All three of those suggestions would take a team of people a year or more to implement. They would dedicate engineering time costing hundreds of thousands of dollars to measure, refactor, and implement solutions that could justify staying in the cloud. But a year later, they’d be back in the same place with surprise bills and new applications to optimize.
These companies had presumably been happy with their decision to move to the cloud at first, but over time, it became clear there was a lot more going on than it seemed. They had gotten rid of all the “unnecessary” people who used to rack and stack servers, only to replace them with more expensive FinOps or cloud specialists teams.
They hadn’t foreseen the problem of cloud’s dynamic, customer-hostile pricing. They would think, “How much could it really cost at $.01 per GB?” Then be amazed at how much they were paying for a resource that used to be free.
So why do we do it?
The marketing and rhetoric around cloud is truly compelling, and as a result, cloud just feels good. Even if it’s not actually a single, easy-to-understand destination, it is a clear marketing goal that companies don’t want to be left out of. When you want to go to the cloud, you can pick a well-known provider, put in your credit card, and hit “go.” There’s instant gratification, speed, and the ability to experiment with no long-term commitments. However, while the features and speed can be beneficial, chances are, you don’t need them nearly as much as you think.
All of this is opposed to on-prem, where there is no single destination or vision of what it looks like. It takes a lot more planning and up-front costs to get started, and it leads many to assume that the only alternative to the cloud is to build a data center and hire security guards. But this isn’t the case.
How to Rethink Infrastructure Ownership
When I helped launch Disney Plus, we had 10 million signups on the first day. We couldn’t have handled that amount of unknown load without our cloud infrastructure. It allowed the service to handle the temporary demand and gave us options for deploying to new regions when we faced issues.

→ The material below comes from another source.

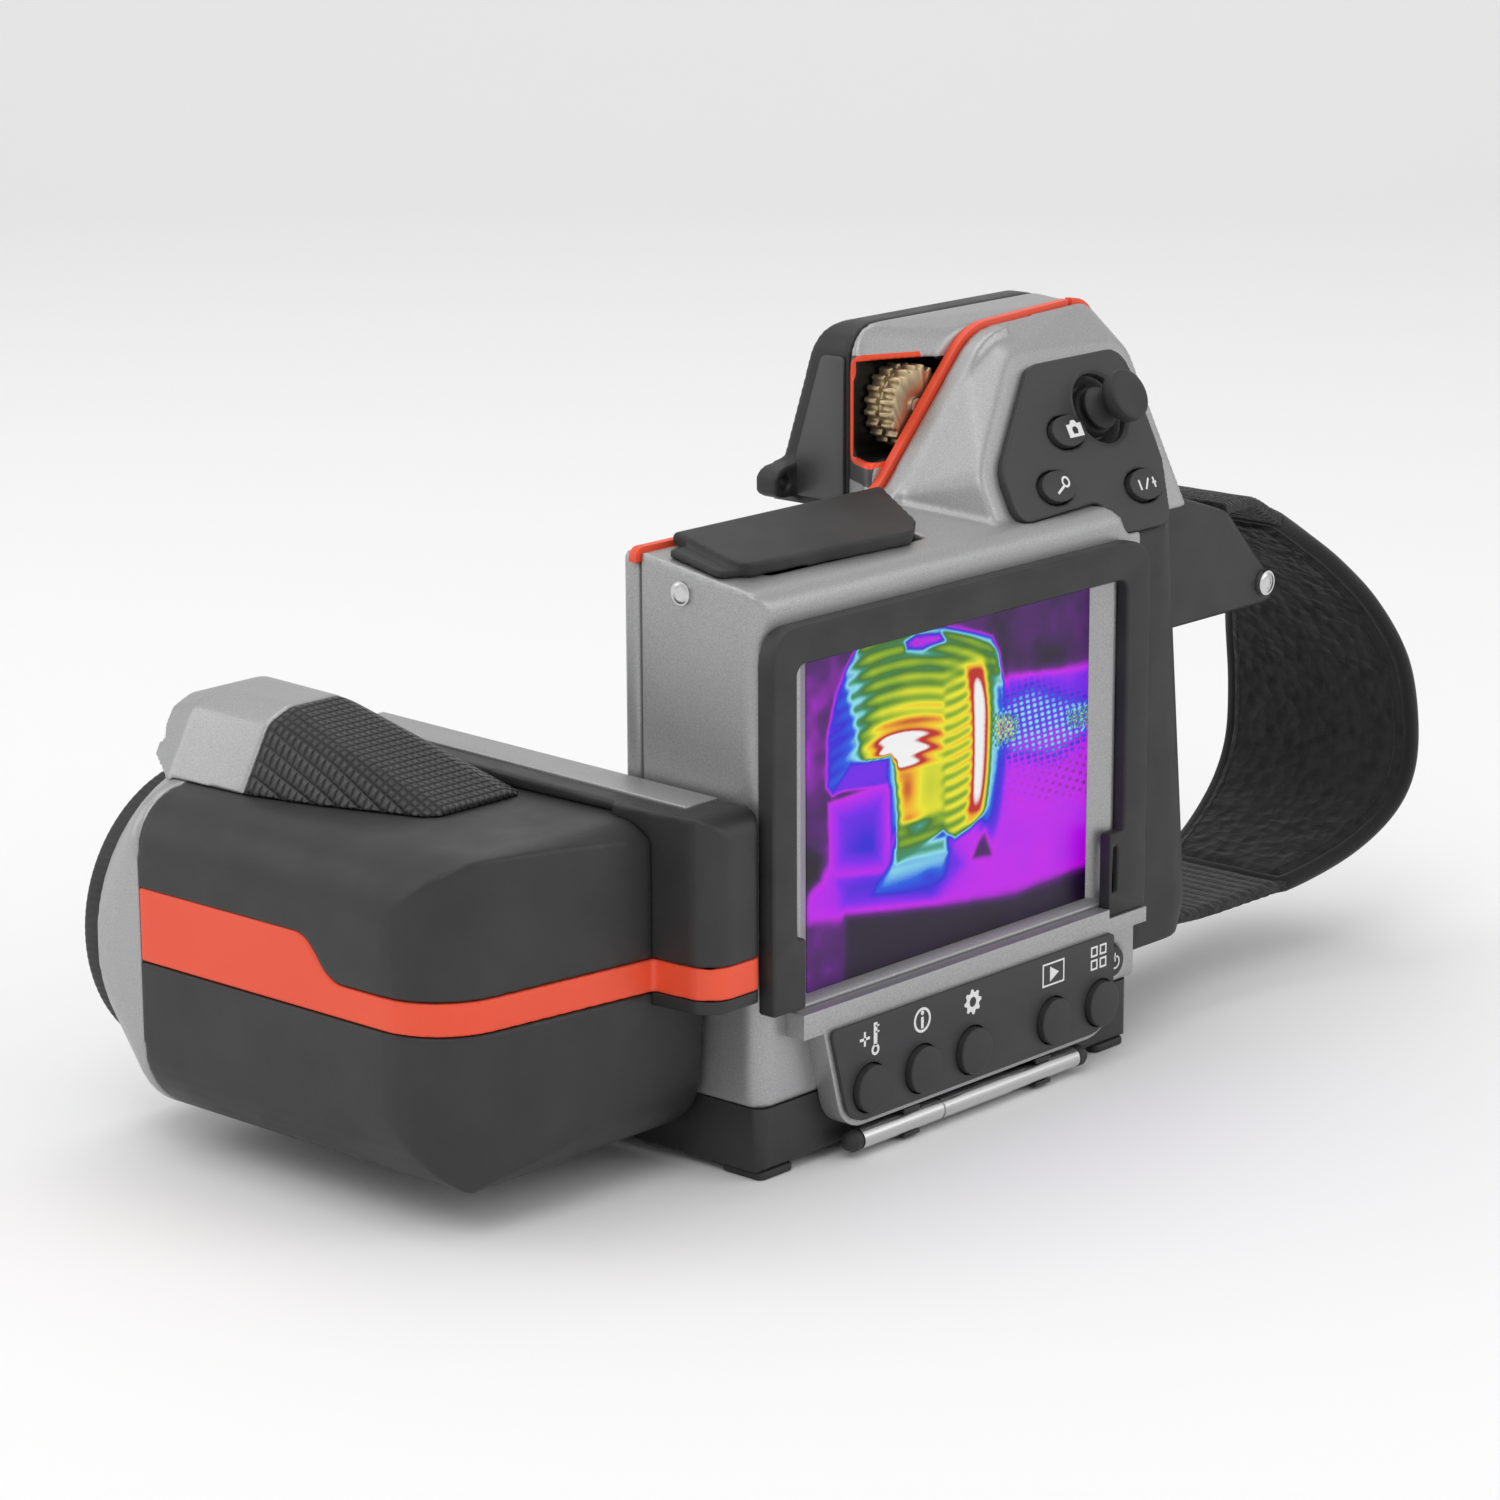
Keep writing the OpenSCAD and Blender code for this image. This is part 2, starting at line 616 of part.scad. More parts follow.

But it wasn’t all dynamic scaling. It was carefully planned and calculated. We spent way more in infrastructure costs temporarily because we knew an unsuccessful launch would have impacted the stock price negatively. Instead of relying on dynamic scaling, we pre-scaled everything for weeks and scaled it back down when the numbers began to equalize. After the initial surge of demand, we could more carefully look at how much infrastructure we needed long term and reevaluate what we were renting from a cloud provider or what we should own on-prem.
If you need a ride from the airport to your house, you don’t have to own a car. You can get a taxi. The same is true for your infrastructure.
You wouldn’t rely on a taxi if you know you need to use a car every day. It wouldn’t be financially responsible to spend that much money even if owning a car has additional costs like maintenance and insurance. But the cloud has convinced us that owning servers is just too hard. Now, people are looking at their requirements and cloud bills and are realizing that The Cloud shouldn’t be the default option.
There are plenty of reports of companies saving millions of dollars by moving some of their workloads out of the cloud. The exact price point at which it makes financial sense for you to move away from the cloud will depend on your workload, business requirements, and other factors.
These aren’t exactly guidelines, but here are points at which you should start asking the tough questions. You can find more details in my article on The New Stack.
- Are you spending $50,000 a month and can project that spend for a year? One option is to buy a server and put it in a colocation facility. Even if you don’t want to buy something, in my experience, the price per performance and total capacity will be better by renting dedicated servers in a colocation facility or a smaller cloud provider. Even at small scales, savings can add up. Projects like Zig have found moving off of AWS to Hetzner brought 94% savings and a much simpler architecture.
- Are you spending $100,000 a month and can project that spend more than a year? You likely have a very complex environment and are spending a lot of money on specialists to help manage your cloud and understand your bill. You can save a lot of money on people with a white-glove service in a colocation facility.
- Are you spending $200,000 a month and can project that spend more than a year? When you’re spending this much money, you have significant complexity, and you’ll save time by reducing complexity and increasing speed to deliver business value.
These should give you food for thought when looking at your infrastructure. If you’re unable to make long-term calculations about your infrastructure or need to outsource certain high-level services, then the cloud remains a great option.
A word of warning: The return to on-prem should not mean the return to old processes. In the cloud, we’ve gotten used to APIs that let us deploy and change our infrastructure. APIs are not reserved for cloud providers. There has been a lot of progress in making developer-friendly, API driven infrastructure on-prem.
We built Talos Linux with an API-first ethos from the ground up. With Talos Linux, everything is an API. It removes complex automation with intent-based configuration. This enables you to have strong, reliable infrastructure that isn’t at risk of being undermined by manual changes.
The question is, what is the speed and convenience of cloud worth to you? Would bringing infrastructure on-prem in some capacity pay off in the long run? When does that ownership start to become valuable to you? Maybe the cloud is still more than worth it for you. Maybe it’s not, and if that day has come, best practices won’t save you.